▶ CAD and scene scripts
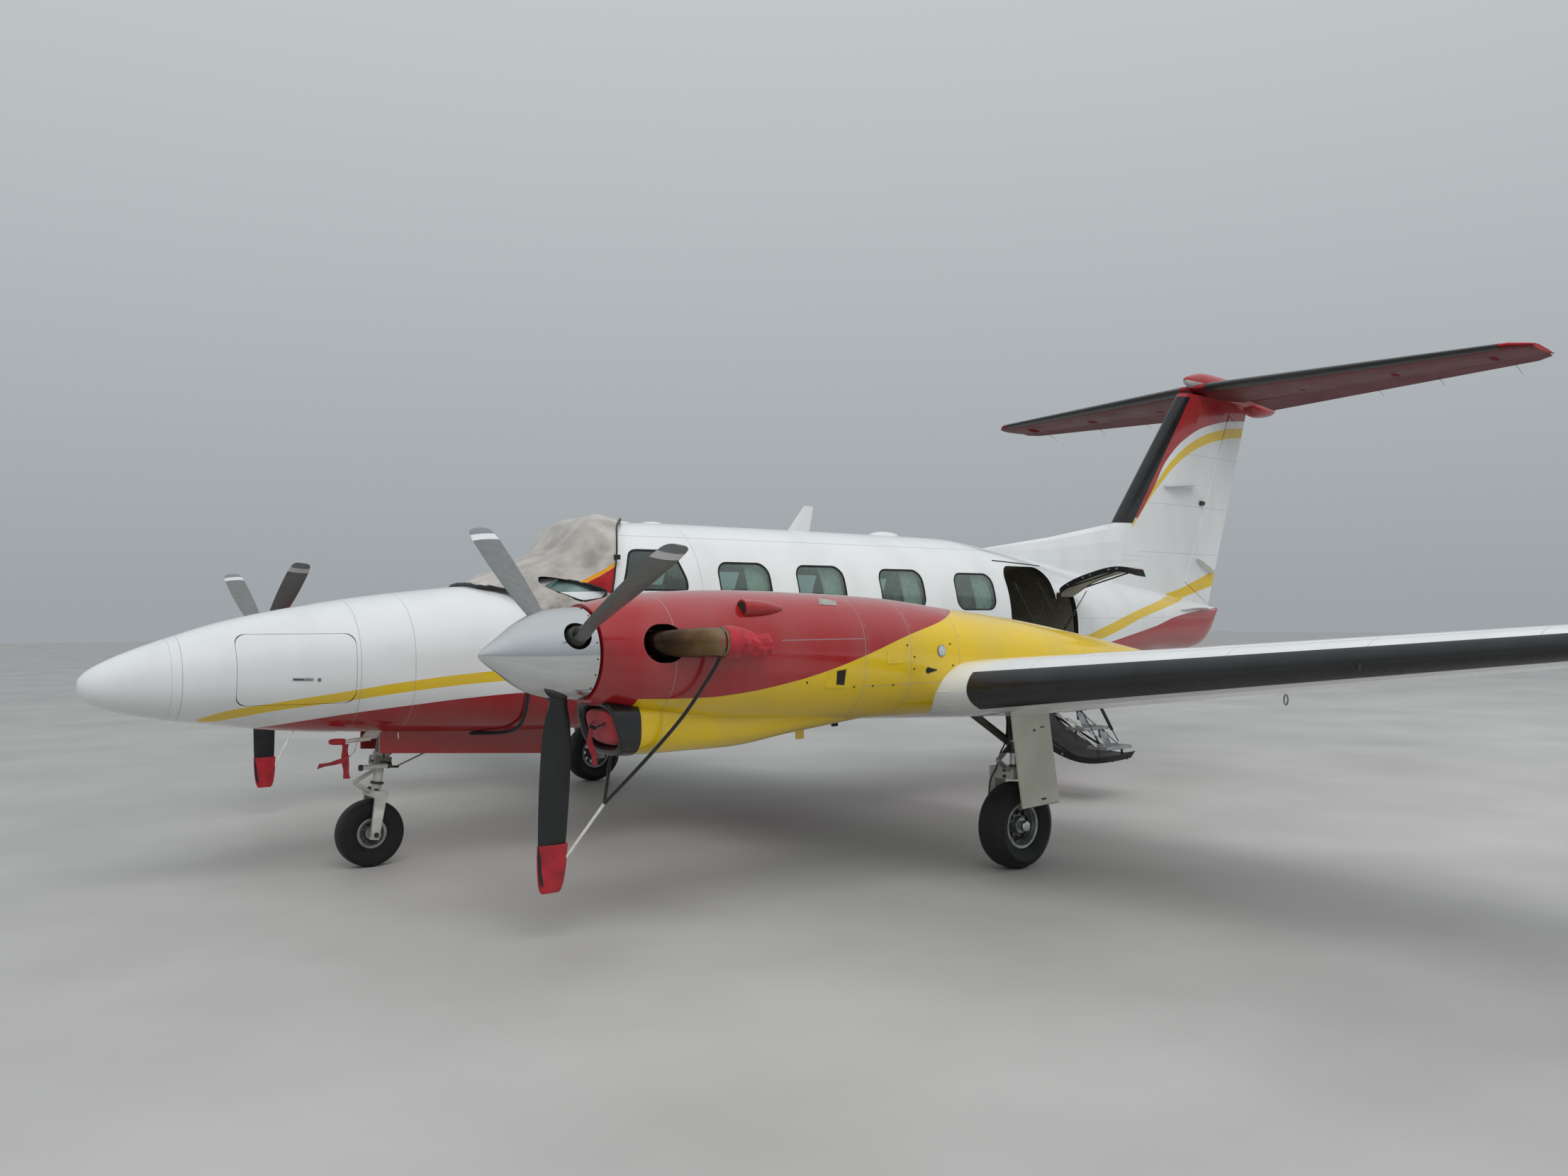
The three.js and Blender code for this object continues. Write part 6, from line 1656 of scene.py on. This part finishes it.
def plug_tail(side, y):
    """Vertices and faces of the crumpled cloth behind a plug."""
    sheets = [], []
    for s in np.linspace(0, 1, 26):
        line = []
        for t in np.linspace(-1, 1, 20):
            half = 0.080 - 0.026 * s + 0.004 * math.sin(9 * s)
            wrinkle = 0.009 * noise.noise((s * 6, t * 2.5, side)) + 0.003 * noise.noise((s * 14, t * 7, 5))
            bulge = side * 0.045 * (1 - t * t) * (1 - 0.6 * s)
            line.append((-4.103 + 0.235 * s + 0.01 * noise.noise((t * 3, 1, 1)), y + wrinkle + bulge,
                         1.532 + half * t - 0.02 * s))
        for rows, depth in zip(sheets, (0.0, CLOTH)):
            rows.append([(x, across + depth, z) for x, across, z in line])
    verts, faces, _ = slab_parts(np.array(sheets[0]), np.array(sheets[1]))
    return [tuple(v) for v in verts], faces


plug_parts, tails = [], []
for side in (1, -1):
    y = -ENGINE_Y + side * STACK_Y
    plug_parts.append(ring_parts([[(x, y + radius * math.cos(a), STACK_Z + radius * math.sin(a))
                                   for a in circle(36)] for x, radius in EXHAUST_PLUG]))
    tails.append(plug_tail(side, y))
for piece in twins("exhaust_plug", plug_parts, [cover_red], "cover_cloth", 40):
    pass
for number, tail_part in enumerate(tails):
    pair = twins(f"exhaust_plug_tail_{number + 1}", [tail_part], [cover_red], "cover_cloth", 50)

# Propeller ties: a sewn sleeve on the lowest blade, and a strap to both exhaust plugs
# The sleeve's rings: radius from the shaft, half width and half thickness
SLEEVE = [(0.985, 0.088, 0.013), (1.05, 0.087, 0.0125), (1.12, 0.083, 0.012), (1.19, 0.074, 0.0105),
          (1.225, 0.062, 0.0075), (1.238, 0.050, 0.004)]
TIE_RING_X, TIE_RING_Z, STACK_END = -4.60, 0.70, (-4.195, 0.487, 1.452)


def sleeve_ring(r, half, thick, less, y, lean):
    """A ring of the sleeve with five soft puckers, turned with the blade's twist; less is the cloth."""
    twist = math.radians(4 + (r - 1) * 20)
    ring = []
    for a in circle(40):
        along = (half - less) * math.cos(a) + 0.004
        across = (thick * (1 + 0.05 * math.sin(5 * a + r * 40)) - less) * math.sin(a)
        ring.append((PROPELLER_X + along * math.cos(twist) + across * math.sin(twist),
                     y - r * math.sin(lean) + across, ENGINE_Z - r * math.cos(lean)))
    return ring


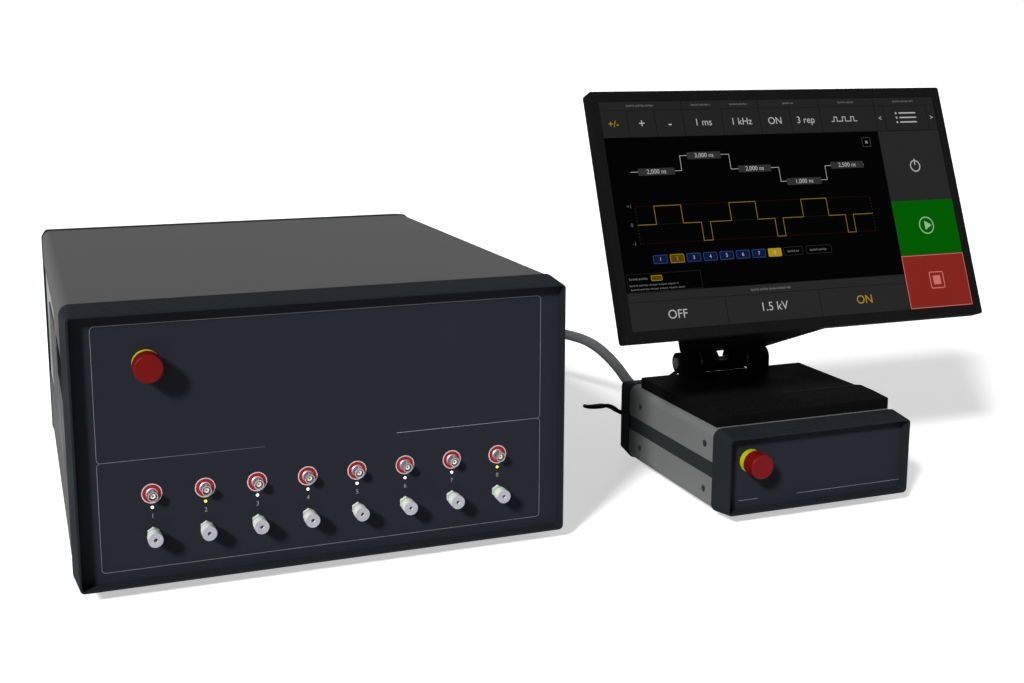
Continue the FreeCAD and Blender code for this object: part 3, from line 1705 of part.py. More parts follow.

▶ Request
In the records above, locate every line with the string "Blender" and copy it.

▶ Right answer
The three.js and Blender code for this object continues. Write part 6, from line 1656 of scene.py on. This part finishes it.
Continue the FreeCAD and Blender code for this object: part 3, from line 1705 of part.py. More parts follow.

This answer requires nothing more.